# can't scan or "PC" fax w/MF4350



## metropical (Jan 3, 2009)

Leopard MacPro 5G.
ScanGear won't install to be useable for some reason.
I installed the current drivers and apps from Canons website.
Print is fine.


----------



## ElDiabloConCaca (Jan 3, 2009)

Please elaborate on "ScanGear won't install" -- error messages?  Application just quits?  Phantom hands extend from the disk drive, grabbing your wrists, preventing you from clicking the "Install" button?


----------



## metropical (Jan 3, 2009)

Phantom hands extend from the disk drive, grabbing your wrists, preventing you from clicking the "Install" button?

yes, that!

It goes thru the motions, says install successful.
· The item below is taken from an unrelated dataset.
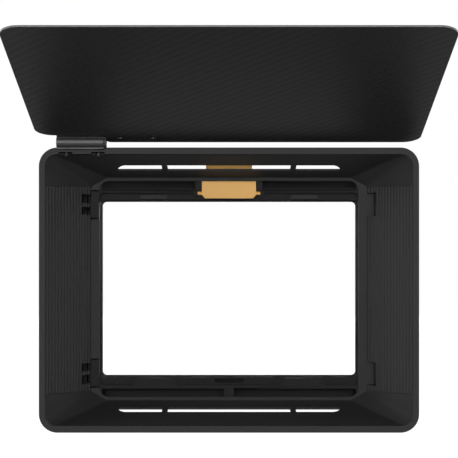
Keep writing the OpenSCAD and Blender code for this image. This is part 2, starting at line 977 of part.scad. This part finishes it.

But upon restart, there is no sign of installation other then in   ~/Lib/App Supp/Canon/ 2 folders and a plist.
No App shows up in the App or Ut folder or on the dock.
The "PC" Fax does more or less the same, but there is no "Fax modem" in the print dialog.


----------



## ElDiabloConCaca (Jan 3, 2009)

Are you sure there's supposed to be a standalone application that's installed, or is the software meant to be used as a TWAIN driver, say, in PhotoShop or something?


----------



## metropical (Jan 3, 2009)

stand alone


----------



## ElDiabloConCaca (Jan 3, 2009)

What model scanner is it?

This is the most recent version I found, which has Intel support (required for the Mac Pro computers):

http://www.versiontracker.com/dyn/moreinfo/macosx/30405

What exact model of Macintosh do you have?  You say, "MacPro" -- but there were quite a few of those released.  And what is "5G?"  Do you mean "G5?"  If so, then that's a PowerPC-based Macintosh, which may require different drivers/software.


----------



## metropical (Jan 3, 2009)

not the proper software for this scanner which is still a MF 4350d.
5G ram.  dual Xeon.  10.5.4


----------



## ElDiabloConCaca (Jan 3, 2009)

Is the file you downloaded named "MF4300_D480_ScanGear_V100_MacOSX_us_EN.dmg"?
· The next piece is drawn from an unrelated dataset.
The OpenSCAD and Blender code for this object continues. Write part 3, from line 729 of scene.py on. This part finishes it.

If so, it looks like you need to use Mac OS X's "Image Capture" application in order to scan with it.  It doesn't look like that software installs any standalone application; rather, it installs TWAIN drivers meant to be used with "Image Capture."


----------



## metropical (Jan 3, 2009)

well - that does work, thanks.
Ugly, but I guess that's the best Canon can do for Mac users.
My old OmniPage (which was never stellar, but ...) just crashes, even though it works with my mums new MX850 of the same vintage.  Go figure.
Now if I can only get the "PC" fax working.


----------



## metropical (Jan 3, 2009)

finally got the oddly implemented "PC" fax working.  pita


----------